> WHAT YOU WILL DO: Your task is to quote exactly the run of lines that starts at the line containing "if empty is" and ends at the line containing "obj.parent = empty", including both.

--- MATERIAL PROVIDED ---

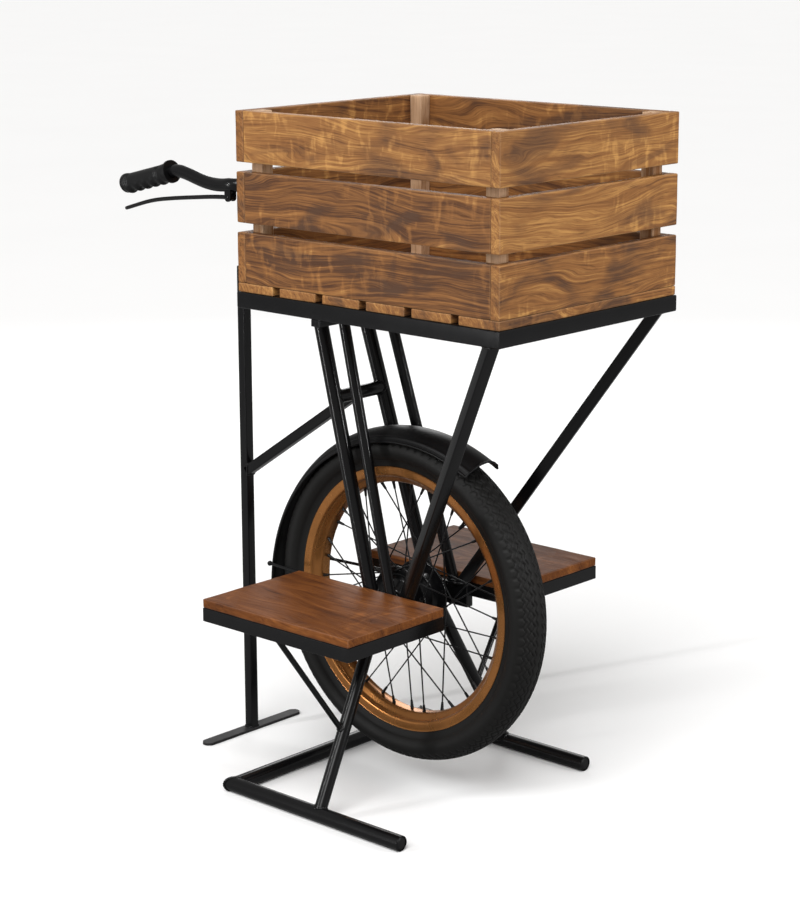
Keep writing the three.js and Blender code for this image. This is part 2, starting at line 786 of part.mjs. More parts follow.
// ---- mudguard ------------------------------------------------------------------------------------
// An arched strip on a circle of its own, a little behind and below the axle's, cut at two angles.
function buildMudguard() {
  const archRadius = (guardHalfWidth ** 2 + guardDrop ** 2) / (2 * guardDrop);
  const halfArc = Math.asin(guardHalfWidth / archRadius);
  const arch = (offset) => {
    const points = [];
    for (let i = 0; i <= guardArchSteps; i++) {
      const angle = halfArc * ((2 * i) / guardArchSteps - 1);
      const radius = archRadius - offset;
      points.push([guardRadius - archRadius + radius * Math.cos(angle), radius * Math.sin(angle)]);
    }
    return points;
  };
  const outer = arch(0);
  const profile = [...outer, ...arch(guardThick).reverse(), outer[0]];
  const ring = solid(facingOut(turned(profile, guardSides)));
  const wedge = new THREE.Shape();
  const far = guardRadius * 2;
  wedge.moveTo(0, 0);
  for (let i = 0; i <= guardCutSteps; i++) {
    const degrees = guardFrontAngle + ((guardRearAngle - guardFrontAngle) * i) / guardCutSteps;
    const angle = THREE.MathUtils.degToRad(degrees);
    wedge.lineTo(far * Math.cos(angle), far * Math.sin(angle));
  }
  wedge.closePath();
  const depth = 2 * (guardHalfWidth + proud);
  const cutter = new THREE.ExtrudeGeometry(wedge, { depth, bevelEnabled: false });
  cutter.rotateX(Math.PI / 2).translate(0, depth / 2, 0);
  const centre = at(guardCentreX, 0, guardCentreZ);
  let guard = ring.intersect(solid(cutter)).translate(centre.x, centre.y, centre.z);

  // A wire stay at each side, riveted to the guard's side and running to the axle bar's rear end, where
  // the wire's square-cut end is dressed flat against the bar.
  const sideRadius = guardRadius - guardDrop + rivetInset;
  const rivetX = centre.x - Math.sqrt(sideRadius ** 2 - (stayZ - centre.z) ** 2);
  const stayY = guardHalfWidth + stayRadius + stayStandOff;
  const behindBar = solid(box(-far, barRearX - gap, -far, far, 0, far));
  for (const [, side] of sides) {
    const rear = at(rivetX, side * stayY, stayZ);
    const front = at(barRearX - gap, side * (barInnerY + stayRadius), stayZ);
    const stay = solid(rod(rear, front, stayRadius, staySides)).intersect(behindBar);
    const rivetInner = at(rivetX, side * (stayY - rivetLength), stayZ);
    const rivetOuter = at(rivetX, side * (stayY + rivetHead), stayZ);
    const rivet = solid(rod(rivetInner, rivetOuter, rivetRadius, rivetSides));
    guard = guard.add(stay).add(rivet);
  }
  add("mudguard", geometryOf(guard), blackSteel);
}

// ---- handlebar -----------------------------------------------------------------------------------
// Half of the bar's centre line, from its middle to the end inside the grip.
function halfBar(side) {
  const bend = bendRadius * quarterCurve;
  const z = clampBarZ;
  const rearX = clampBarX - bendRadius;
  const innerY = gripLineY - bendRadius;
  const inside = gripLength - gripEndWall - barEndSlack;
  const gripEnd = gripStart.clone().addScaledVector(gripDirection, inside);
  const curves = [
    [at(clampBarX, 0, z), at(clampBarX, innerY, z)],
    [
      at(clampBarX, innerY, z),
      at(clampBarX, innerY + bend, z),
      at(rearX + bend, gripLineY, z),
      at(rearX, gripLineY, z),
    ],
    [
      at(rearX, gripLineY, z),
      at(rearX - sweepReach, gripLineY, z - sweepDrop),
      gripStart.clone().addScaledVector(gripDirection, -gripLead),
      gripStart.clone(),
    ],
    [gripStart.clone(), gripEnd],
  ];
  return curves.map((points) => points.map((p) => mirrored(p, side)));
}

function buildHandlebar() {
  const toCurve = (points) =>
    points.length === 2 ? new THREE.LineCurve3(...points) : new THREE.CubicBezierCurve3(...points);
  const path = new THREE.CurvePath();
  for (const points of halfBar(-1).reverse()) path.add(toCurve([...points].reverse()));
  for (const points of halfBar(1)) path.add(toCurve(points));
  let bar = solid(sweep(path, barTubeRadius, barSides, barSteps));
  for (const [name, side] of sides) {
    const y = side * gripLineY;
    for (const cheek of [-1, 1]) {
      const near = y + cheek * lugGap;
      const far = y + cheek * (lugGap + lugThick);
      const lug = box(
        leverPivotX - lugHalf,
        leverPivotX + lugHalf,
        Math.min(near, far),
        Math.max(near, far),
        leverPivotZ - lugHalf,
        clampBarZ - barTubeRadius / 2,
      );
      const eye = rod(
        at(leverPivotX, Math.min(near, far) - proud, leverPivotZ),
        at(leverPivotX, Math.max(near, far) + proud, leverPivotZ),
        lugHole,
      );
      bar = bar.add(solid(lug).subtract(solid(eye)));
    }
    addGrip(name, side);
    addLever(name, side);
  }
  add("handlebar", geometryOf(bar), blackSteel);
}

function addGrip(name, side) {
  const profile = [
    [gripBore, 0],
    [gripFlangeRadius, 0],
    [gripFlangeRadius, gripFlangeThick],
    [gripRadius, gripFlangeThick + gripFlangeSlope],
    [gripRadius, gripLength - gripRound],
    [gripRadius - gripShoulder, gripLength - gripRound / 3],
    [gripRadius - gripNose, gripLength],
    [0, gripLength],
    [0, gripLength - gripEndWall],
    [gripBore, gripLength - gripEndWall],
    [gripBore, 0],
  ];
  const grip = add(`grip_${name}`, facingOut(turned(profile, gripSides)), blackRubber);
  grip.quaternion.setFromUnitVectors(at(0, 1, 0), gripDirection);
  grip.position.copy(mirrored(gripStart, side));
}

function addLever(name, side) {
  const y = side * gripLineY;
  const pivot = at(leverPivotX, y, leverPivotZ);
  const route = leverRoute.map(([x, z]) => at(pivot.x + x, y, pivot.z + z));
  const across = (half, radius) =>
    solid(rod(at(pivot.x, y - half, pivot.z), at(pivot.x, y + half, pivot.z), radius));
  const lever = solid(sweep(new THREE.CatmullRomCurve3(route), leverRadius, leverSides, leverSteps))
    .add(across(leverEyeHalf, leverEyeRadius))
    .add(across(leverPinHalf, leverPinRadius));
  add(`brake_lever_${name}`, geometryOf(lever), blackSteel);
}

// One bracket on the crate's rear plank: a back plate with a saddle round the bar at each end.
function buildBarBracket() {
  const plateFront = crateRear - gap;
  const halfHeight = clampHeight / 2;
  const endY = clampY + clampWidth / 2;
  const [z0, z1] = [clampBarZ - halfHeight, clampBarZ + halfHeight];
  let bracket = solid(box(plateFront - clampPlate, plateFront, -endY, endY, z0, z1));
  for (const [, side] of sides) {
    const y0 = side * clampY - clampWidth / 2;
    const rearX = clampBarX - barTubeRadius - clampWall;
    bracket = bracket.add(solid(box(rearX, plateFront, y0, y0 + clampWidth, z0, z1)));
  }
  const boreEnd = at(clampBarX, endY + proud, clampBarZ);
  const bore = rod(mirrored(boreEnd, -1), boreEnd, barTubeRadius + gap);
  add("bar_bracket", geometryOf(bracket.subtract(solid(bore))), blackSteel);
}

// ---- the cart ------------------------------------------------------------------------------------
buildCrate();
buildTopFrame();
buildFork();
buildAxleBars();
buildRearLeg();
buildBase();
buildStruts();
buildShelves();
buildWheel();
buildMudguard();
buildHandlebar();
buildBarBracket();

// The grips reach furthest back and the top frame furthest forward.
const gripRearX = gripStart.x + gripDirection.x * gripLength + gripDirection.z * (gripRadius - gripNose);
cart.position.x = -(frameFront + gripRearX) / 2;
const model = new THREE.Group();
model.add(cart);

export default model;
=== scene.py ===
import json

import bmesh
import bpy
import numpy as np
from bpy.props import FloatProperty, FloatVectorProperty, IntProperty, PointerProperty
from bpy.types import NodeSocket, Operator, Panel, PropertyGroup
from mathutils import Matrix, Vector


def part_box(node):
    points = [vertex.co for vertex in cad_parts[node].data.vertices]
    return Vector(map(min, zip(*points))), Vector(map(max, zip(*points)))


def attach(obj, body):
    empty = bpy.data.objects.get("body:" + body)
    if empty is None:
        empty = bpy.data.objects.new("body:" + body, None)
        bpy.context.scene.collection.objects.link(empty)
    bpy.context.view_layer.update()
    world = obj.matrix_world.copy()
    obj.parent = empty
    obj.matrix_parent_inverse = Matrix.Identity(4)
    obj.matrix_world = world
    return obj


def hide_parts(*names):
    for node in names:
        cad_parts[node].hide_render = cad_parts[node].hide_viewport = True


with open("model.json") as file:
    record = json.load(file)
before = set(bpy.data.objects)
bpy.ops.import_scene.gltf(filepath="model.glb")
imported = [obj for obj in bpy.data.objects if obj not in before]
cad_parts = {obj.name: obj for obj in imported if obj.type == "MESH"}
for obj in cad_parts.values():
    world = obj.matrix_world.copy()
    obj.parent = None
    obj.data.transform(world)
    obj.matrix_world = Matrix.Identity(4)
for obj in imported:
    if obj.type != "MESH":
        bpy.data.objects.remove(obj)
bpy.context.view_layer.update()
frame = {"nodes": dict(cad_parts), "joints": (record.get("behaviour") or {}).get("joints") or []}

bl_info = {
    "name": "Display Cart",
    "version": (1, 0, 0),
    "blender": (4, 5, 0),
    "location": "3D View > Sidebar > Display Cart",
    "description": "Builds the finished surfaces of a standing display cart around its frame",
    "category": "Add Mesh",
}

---

> WORKED SOLUTION:
    if empty is None:
        empty = bpy.data.objects.new("body:" + body, None)
        bpy.context.scene.collection.objects.link(empty)
    bpy.context.view_layer.update()
    world = obj.matrix_world.copy()
    obj.parent = empty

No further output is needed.